== Goal ==
Extract every line of the material below and reproduce it faithfully.

== Given material ==
※ ※ ※

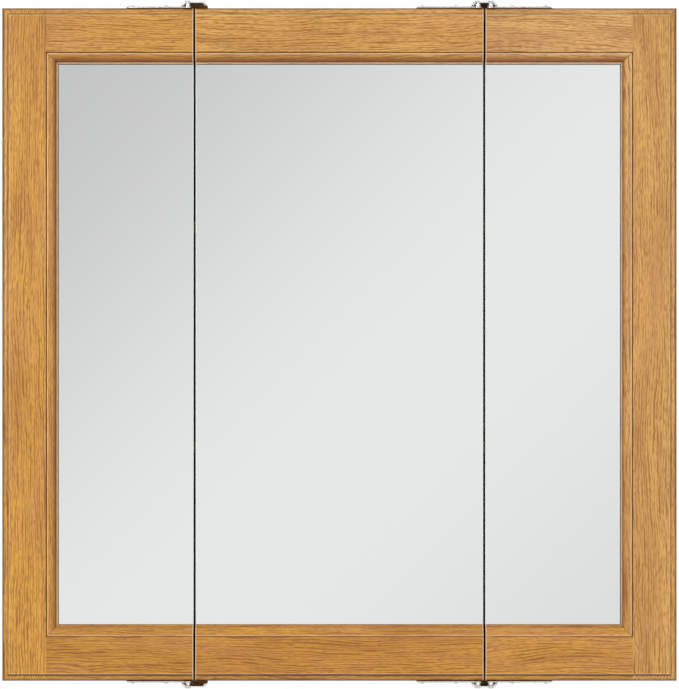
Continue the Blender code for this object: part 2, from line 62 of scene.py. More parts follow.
BOX_FRONT_Y = SIDE_LOW.y
INSIDE_X = SIDE_LOW.x
INSIDE_Z = TOP_LOW.z

# Moulding, measured inwards from the doors' outer edge and back from their face
FLAT_END = 0.050
FRAME_W = STILE_HIGH.x - STILE_LOW.x
BEAD_W = 0.0070
BEAD_STEP = 0.0012
BEAD_R = 0.0056
QUIRK_W = 0.0008
QUIRK_D = 0.0019
CREST_D = 0.0008  # the highest line of the moulded inner edge
OVOLO_D = 0.0058
FILLET_W = 0.0027
FILLET_STEP = 0.0006
LIP_D = 0.010
REBATE_W = 0.009
BEAD_STEPS = 12
OVOLO_STEPS = 16
ARRIS = 0.0003  # worn-round edge of the wood
JOINT_LINE = 0.00005  # hairline between a rail and a stile
CUT_END_EASE = 0.0005  # sanded edge at a rail's cut end, beside the gap between doors

# Glass
MIRROR_CHAMFER = 0.0009

# Hinges
STRAP_BOSS_R = 0.0046
STRAP_FRONT = 0.0012
STRAP_BACK = 0.0098
STRAP_NECK = 0.010
STRAP_CORNER_R = 0.0025
STRAP_EDGE = 0.0003
STRAP_SCREWS = (0.0246, 0.0626)
STRAP_HOLE_R = 0.0021
PIVOT_R = 0.0020
PIVOT_HOLE_R = 0.0023
SHOULDER_R = 0.0033
HEAD_R = 0.0036
BRIDGE_T = 0.0012
BRIDGE_FLARE = 0.0025
BRIDGE_NOSE_CORNER = 0.0015
BRIDGE_OVERHANG = 0.0005
BRIDGE_RAMP = 0.009
BRIDGE_RAMP_ROWS = 10
BRIDGE_SIDE_LOW = 0.0026
BRIDGE_EDGE = 0.00035
SEAT_GAP = 0.0003
PIVOT_EDGE = 0.0003
PIVOT_PIN_H = 0.0020  # from a pivot's lower end up to its shoulder
SHOULDER_FROM_TIP = 0.0032
HEAD_H = 0.0014
HEAD_RIM_H = 0.0007
HEAD_DIMPLE_D = 0.0003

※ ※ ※

== Reply ==
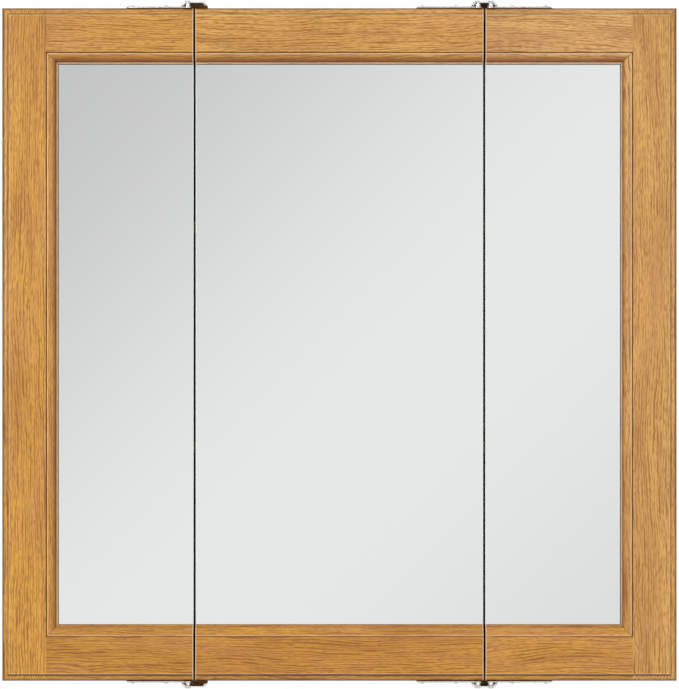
Continue the Blender code for this object: part 2, from line 62 of scene.py. More parts follow.
BOX_FRONT_Y = SIDE_LOW.y
INSIDE_X = SIDE_LOW.x
INSIDE_Z = TOP_LOW.z

# Moulding, measured inwards from the doors' outer edge and back from their face
FLAT_END = 0.050
FRAME_W = STILE_HIGH.x - STILE_LOW.x
BEAD_W = 0.0070
BEAD_STEP = 0.0012
BEAD_R = 0.0056
QUIRK_W = 0.0008
QUIRK_D = 0.0019
CREST_D = 0.0008  # the highest line of the moulded inner edge
OVOLO_D = 0.0058
FILLET_W = 0.0027
FILLET_STEP = 0.0006
LIP_D = 0.010
REBATE_W = 0.009
BEAD_STEPS = 12
OVOLO_STEPS = 16
ARRIS = 0.0003  # worn-round edge of the wood
JOINT_LINE = 0.00005  # hairline between a rail and a stile
CUT_END_EASE = 0.0005  # sanded edge at a rail's cut end, beside the gap between doors

# Glass
MIRROR_CHAMFER = 0.0009

# Hinges
STRAP_BOSS_R = 0.0046
STRAP_FRONT = 0.0012
STRAP_BACK = 0.0098
STRAP_NECK = 0.010
STRAP_CORNER_R = 0.0025
STRAP_EDGE = 0.0003
STRAP_SCREWS = (0.0246, 0.0626)
STRAP_HOLE_R = 0.0021
PIVOT_R = 0.0020
PIVOT_HOLE_R = 0.0023
SHOULDER_R = 0.0033
HEAD_R = 0.0036
BRIDGE_T = 0.0012
BRIDGE_FLARE = 0.0025
BRIDGE_NOSE_CORNER = 0.0015
BRIDGE_OVERHANG = 0.0005
BRIDGE_RAMP = 0.009
BRIDGE_RAMP_ROWS = 10
BRIDGE_SIDE_LOW = 0.0026
BRIDGE_EDGE = 0.00035
SEAT_GAP = 0.0003
PIVOT_EDGE = 0.0003
PIVOT_PIN_H = 0.0020  # from a pivot's lower end up to its shoulder
SHOULDER_FROM_TIP = 0.0032
HEAD_H = 0.0014
HEAD_RIM_H = 0.0007
HEAD_DIMPLE_D = 0.0003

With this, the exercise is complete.